Sunday, August 28, 2005

Uh-oh....GOP trouble ahead for Big John McCain?

The Texas Observer thinks so....[and wonders what will be John McCain's priority - halting bloated lobbying at the expense of the tribes, or turning the other cheek for the G.O.P. just one more time...?]

In "Danger ahead?" The Arizona Republic writes that Sen. John McCain, R-Ariz., faces a GOP backlash if he pushes his committee's investigation too far into what has become one of the biggest lobbying scandals in U.S. history, asserts an article in the current edition of the Texas Observer, an Austin-based magazine. McCain is the Senate's Indian Affairs Committee chairman.

In an article titled "Senatorial Courtesy," author Lou DuBose argues that aggressive pursuit by McCain of accusations that Jack Abramoff and a partner may have defrauded Indian tribes of $82 million in lobbying bills could ruin other Republicans and, thus, McCain's own standing in the GOP as he considers running for president in 2008. DuBose writes that's because at "the bottom" of the inquiry "is a second scandal that extends beyond the $82 million Mike Scanlon and Jack Abramoff took from the six tribes they were working for."

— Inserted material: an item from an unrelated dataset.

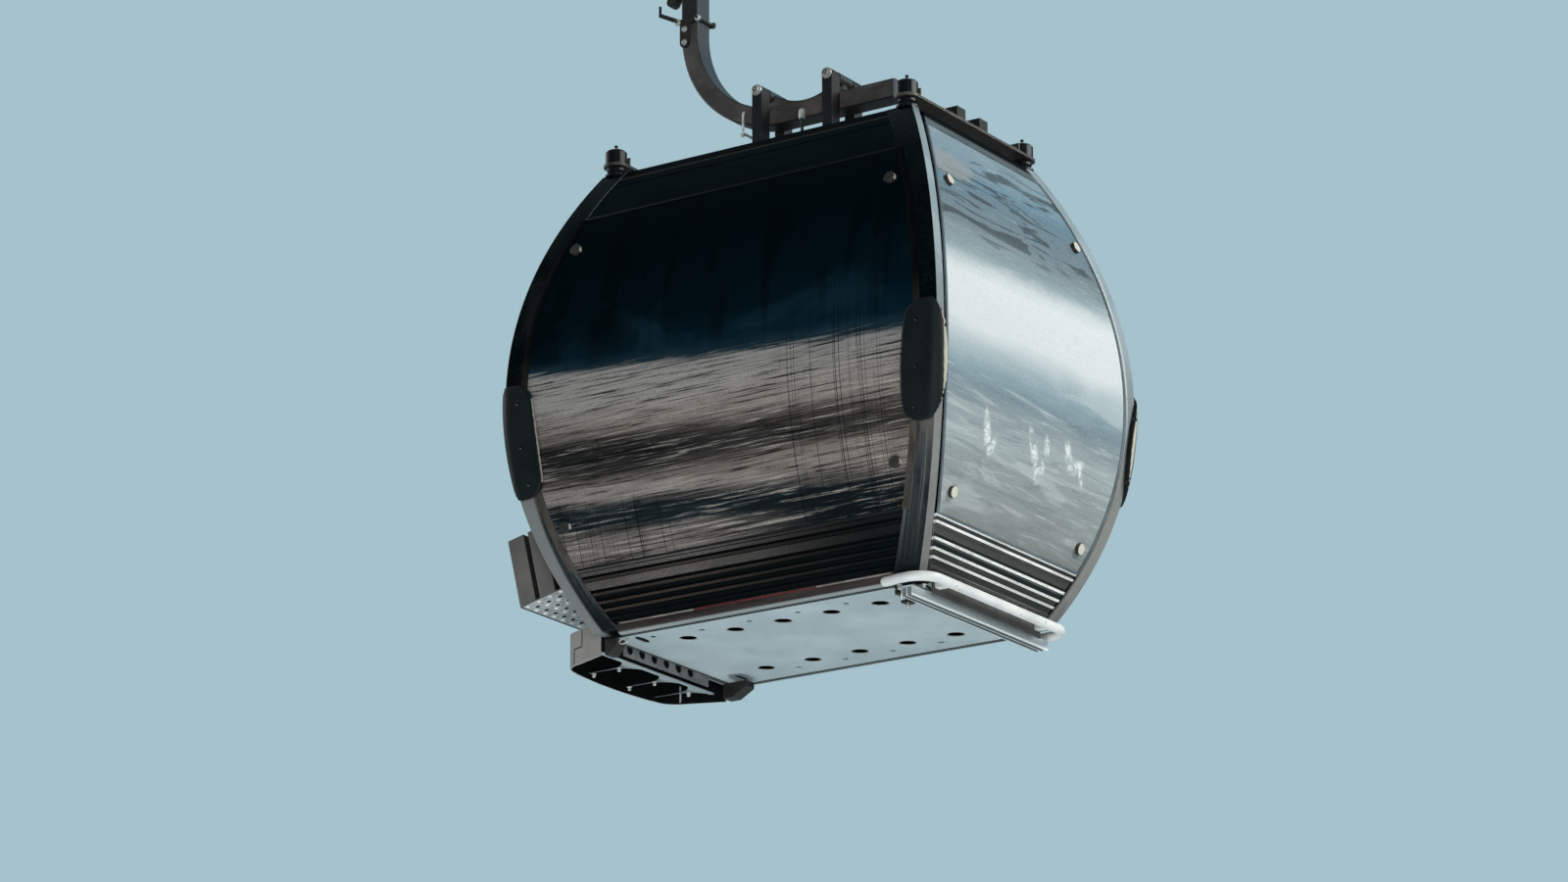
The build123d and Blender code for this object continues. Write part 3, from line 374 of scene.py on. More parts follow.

"Abramoff and Scanlon did more than enrich themselves. They enriched the Republican Party, he writes. "The personal contributions they made, such as the $500,000 check Scanlon wrote to the Republican National Governors Association in 2002, were derived from illicit billing of Indian clients." The list of other subjects the senator would have to take on, DuBose writes, include President Bush's Interior Secretary, Gale Norton; Bush's 2004 Southeastern campaign director, Ralph Reed, who once ran the Christian Coalition; the Republican Senatorial Campaign Committee; and the Republican National Committee. Also, he says, "(House) Majority Leader Tom DeLay, R-Texas, had his hands in the Indians' pockets. . . .

"So it's difficult, perhaps impossible, for McCain to conduct the investigation he promised a year ago. Unless he decides he's not a Republican candidate for the presidency in 2008," the articles asserts.